Task requirements:
In the listing below, locate the line containing "Turn this picture" and the line containing "# The origin". Output both of them and every line between, exactly as written, and nothing more.

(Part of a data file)
**********
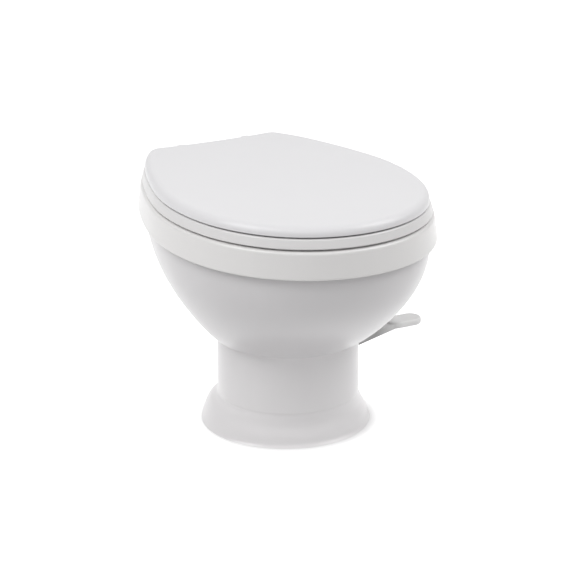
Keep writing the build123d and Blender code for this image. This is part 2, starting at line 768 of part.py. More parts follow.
# Screws that hold the bowl down on the pedestal
bowl_screw_head_radius = 6.0
bowl_screw_head_height = 4.0
bowl_screw_end_gap = 2.0
bowl_screw_bottom = top_plate_bottom - bowl_screw_head_height
bowl_screw_top = shell_flange_top + screw_boss_height - basin_wall - bowl_screw_end_gap

with BuildPart() as bowl_screws:
    add(post(bowl_screw_head_radius, bowl_screw_bottom, top_plate_bottom, screw_places))
    add(post(bowl_screw_radius, top_plate_bottom, bowl_screw_top, screw_places))
save(bowl_screws.part, "bowl_screws")

# Ball housing: outlet tube, round chamber and bearings for the ball and the pedal
outlet_tube_share = 10 / 21
chamber_depth = 36.0
housing_flange_thickness = 4.0
ledge_width = 5.5
ledge_height = 6.0
retainer_thickness = 3.0
seal_thickness = 3.0
ball_bush_radius = 6.0
ball_bush_length = 9.5
ball_bush_flange_radius = 9.0
ball_boss_radius = 11.0
lug_half_height = 8.0
pedal_bush_radius = 5.5
lug_starts = (front_lug_start, back_lug_start)
lug_ends = (front_lug_end, back_lug_end)
chamber_bottom = ball_axis_height - chamber_depth
outlet_tube_height = outlet_tube_share * chamber_bottom
seal_bottom = throat_bottom - seal_thickness
ledge_radius = chamber_radius - ledge_width
ledge_top = seal_bottom - retainer_thickness
ledge_bottom = ledge_top - ledge_height
housing_flange_bottom = throat_bottom - housing_flange_thickness
housing_screw_hole = housing_screw_radius + hinge_hole_clearance

with BuildPart() as ball_housing:
    for side in (-1, 1):
        add(rod(ball_boss_radius, 0, side * ball_boss_end, z=ball_axis_height))
    for lug_start, lug_end in zip(lug_starts, lug_ends):
        with BuildSketch(Plane.XZ.offset(-lug_start)):
            with Locations((pedal_axis_x, pedal_axis_height)):
                Circle(lug_half_height)
            with Locations((pedal_axis_x / 2, pedal_axis_height)):
                Rectangle(pedal_axis_x, 2 * lug_half_height)
        extrude(amount=lug_start - lug_end)
    with BuildSketch(Plane.XZ):
        with BuildLine():
            Polyline(
                (0, 0),
                (outlet_bore_radius + housing_wall, 0),
                (outlet_bore_radius + housing_wall, outlet_tube_height),
                (chamber_outer_radius, chamber_bottom),
                (chamber_outer_radius, housing_flange_bottom),
                (outlet_flange_radius, housing_flange_bottom),
                (outlet_flange_radius, throat_bottom),
                (0, throat_bottom),
                close=True,
            )
        make_face()
    revolve(axis=Axis.Z)
    with BuildSketch(Plane.XZ):
        with BuildLine():
            Polyline(
                (0, 0),
                (outlet_bore_radius, 0),
                (outlet_bore_radius, outlet_tube_height),
                (chamber_radius, chamber_bottom),
                (chamber_radius, ledge_bottom),
                (ledge_radius, ledge_bottom),
                (ledge_radius, ledge_top),
                (chamber_radius, ledge_top),
                (chamber_radius, throat_bottom),
                (0, throat_bottom),
                close=True,
            )
        make_face()
    revolve(axis=Axis.Z, mode=Mode.SUBTRACT)
    bush_hole = ball_bush_radius + static_clearance
    add(rod(bush_hole, -ball_boss_end, ball_boss_end, z=ball_axis_height), mode=Mode.SUBTRACT)
    for lug_start, lug_end in zip(lug_starts, lug_ends):
        lug_hole = pedal_bush_radius + static_clearance
        add(rod(lug_hole, lug_start, lug_end, pedal_axis_x, pedal_axis_height), mode=Mode.SUBTRACT)
    screw_holes = post(housing_screw_hole, housing_flange_bottom, throat_bottom, housing_screw_places)
    add(screw_holes, mode=Mode.SUBTRACT)
save(ball_housing.part, "ball_housing")

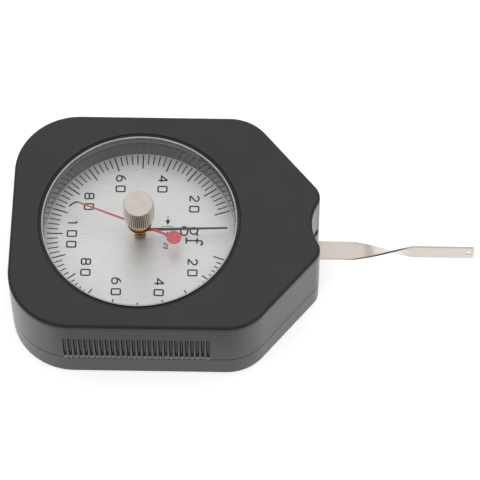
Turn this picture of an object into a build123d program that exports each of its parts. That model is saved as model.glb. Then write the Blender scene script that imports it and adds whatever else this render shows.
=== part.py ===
from build123d import *
import os
from math import acos, asin, atan, cos, degrees, pi, radians, sin, sqrt, tan

# A hand-held dial force gauge with two pointers. Millimetres, +Z out of the dial.
# The origin is on the dial's axis, in the flat back of the case; the lever leaves along +X.

# ------------------------------------------------------------------ case
case_left = 33.0             # dial axis to the rounded end
case_right = 46.5            # dial axis to the flat of the nose
case_width = 63.0            # at the face
case_flare = 0.2             # how far the walls lean out, from the face to the parting line
corner_radius = 16.6
shoulder_x = 28.5            # where each long side turns towards the nose
shoulder_radius = 12.0
nose_width = 18.94
nose_radius = 4.8
parting_height = 7.5
wall = 2.0
nose_wall = 4.0
front_thickness = 2.2
floor_thickness = 2.0
front_edge_radius = 0.9
back_edge_radius = 0.7

scoop_radius = 12.0
scoop_depth = 2.0
scoop_edge_radius = 2.9
slot_height = 2.2
slot_side_gap = 0.25

lip_height = 1.0
lip_thickness = 1.0
lip_gap = 0.1

grip_ribs = 28
grip_pitch = 1.354
grip_groove = 0.84
grip_depth = 0.7
grip_top_depth = 5.8         # from the case's face to the grooves' upper ends
grip_slope = 45.0            # lean of each groove's upper end, degrees

# ------------------------------------------------------------------ window and dial
well_radius = 24.6
well_wall = 2.0
rebate_radius = 26.15
crystal_thickness = 1.4
crystal_gap = 0.1
ring_inner_radius = 24.85
ring_width = 0.55
ring_height = 0.4            # from the crystal up to the case's face
gasket_inner_radius = 25.52
gasket_width = 0.5
gasket_height = 0.25
dial_thickness = 0.5
dial_overlap = 1.0           # how far the dial's rim reaches under the well's wall
dial_hole_radius = 1.3

# ------------------------------------------------------------------ movement plates
plate_thickness = 1.2
rear_plate_room = 0.8        # from the floor to the screws under the rear plate
plate_corner = 3.0
pillar_radius = 2.0
pillar_margin = 1.0          # plate left round a pillar's foot
pillar_spots = [(-14.0, -10.0), (-14.0, 10.0), (18.0, -15.0), (18.0, 15.0)]
spigot_radius = 1.2
press_gap = 0.01
run_gap = 0.03
ear_radius = 2.8
ear_root_share = 0.6         # where an ear's arm starts, between the dial's axis and the ear
ear_spots = [(-18.0, -23.0), (-18.0, 23.0), (30.0, -13.5), (30.0, 13.5)]
ear_boss_radius = 2.4
bearing_radius = 2.0
bearing_flange_radius = 2.7
bearing_flange = 0.4

# ------------------------------------------------------------------ fasteners
screw_radius = 0.95
screw_pilot_gap = 0.02
screw_clearance = 0.15
screw_head_radius = 1.8
screw_head_height = 1.2
screw_depth = 4.5
cover_screw_spots = [(-25.6, -23.6), (-25.6, 23.6), (36.0, -16.5), (36.0, 16.5)]
cover_boss_radius = 2.7
cover_counterbore = 2.2
cover_head_sink = 1.6

# ------------------------------------------------------------------ gear train
module = 0.4
pinion_teeth = 12
sector_full_teeth = 156
sector_teeth = 15
pressure_angle = radians(20)
pinion_addendum = 1.0
sector_addendum = 0.7
dedendum = 1.25
tooth_thinning = 0.035
half_travel = 180.0          # pointer travel to each side, degrees
half_turn = 180.0            # degrees
sector_room = 1.0            # from the rear plate up to the sector
sector_thickness = 1.2
sector_hub_radius = 5.0
sector_rim = 2.6
sector_margin = 0.9          # solid rim beyond the last tooth, degrees
sector_spoke = 3.0
pinion_overhang = 0.35
stop_pin_radius = 0.8
stop_pin_orbit = 20.0
stop_pin_gap = 0.3

arbor_radius = 1.5
arbor_pivot_radius = 0.8
arbor_end_play = 0.15
pinion_arbor_radius = 0.9
pinion_pivot_radius = 0.5

# ------------------------------------------------------------------ lever
lever_width = 5.2
lever_thickness = 0.5
lever_root = 5.2             # arbor axis to the strip's inner end
twist_start = 55.5
twist_end = 71.0
twist_sections = 5
lever_tip = 87.3
tip_hole_inset = 1.4
tip_hole_radius = 0.75
tip_radius = 0.9
lever_hub_radius = 4.4
lever_hub_height = 1.7       # from the sector up to the lever
lever_screw_offset = 3.0
lever_screw_radius = 0.5
lever_screw_head_radius = 0.9
lever_screw_head = 0.55
lever_screw_length = 1.4

# ------------------------------------------------------------------ springs
spring_width = 2.2
spring_thickness = 0.6
spring_lift = 0.5            # above the lever's screw heads
spring_room = 1.65           # from the spring up to the front plate
spring_outer_radius = 7.3
spring_half_turns = 5
spring_end_angle = 180.0     # the outer end faces the dial
collet_radius = 2.6
stud_radius = 0.8
hair_width = 0.5
hair_thickness = 0.14
hair_outer_radius = 5.2
hair_half_turns = 9
hair_end_angle = 90.0
hair_lift = 1.45             # from the pinion up to the hairspring's middle
hair_collet_radius = 1.6

# ------------------------------------------------------------------ pointers
main_angle = 2.3             # the black pointer at rest, degrees from +X
main_length = 22.7
main_root_width = 0.85
main_tip_width = 0.35
main_lift = 2.6              # from the dial up to the black pointer's middle
pointer_thickness = 0.3
main_hub_radius = 1.5
main_hub_height = 2.0
main_eye_radius = 1.2        # round end of the black pointer on its boss

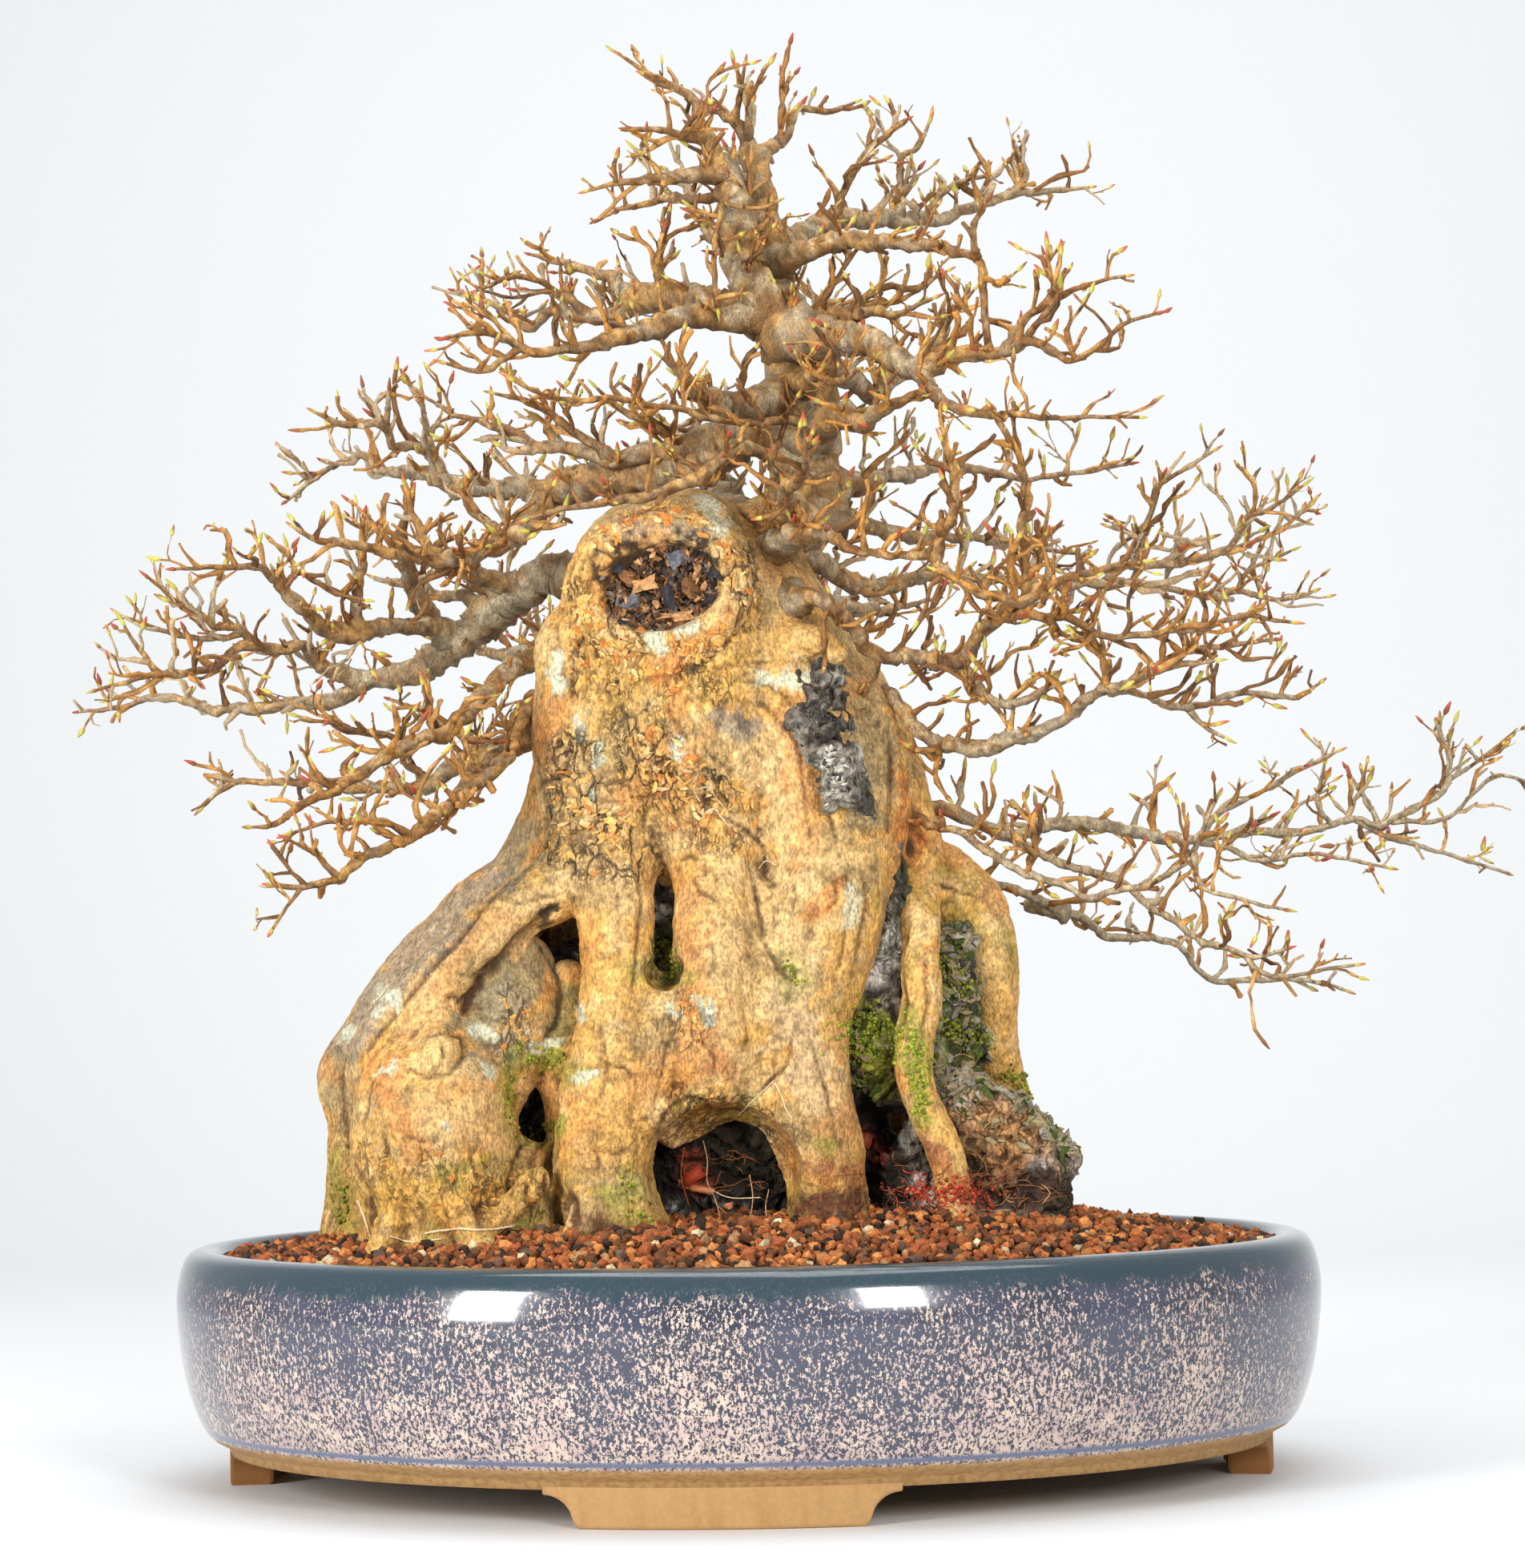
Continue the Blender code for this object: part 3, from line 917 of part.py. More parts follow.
**********
Solved exercise:
Turn this picture of an object into a build123d program that exports each of its parts. That model is saved as model.glb. Then write the Blender scene script that imports it and adds whatever else this render shows.
=== part.py ===
from build123d import *
import os
from math import acos, asin, atan, cos, degrees, pi, radians, sin, sqrt, tan

# A hand-held dial force gauge with two pointers. Millimetres, +Z out of the dial.
# The origin is on the dial's axis, in the flat back of the case; the lever leaves along +X.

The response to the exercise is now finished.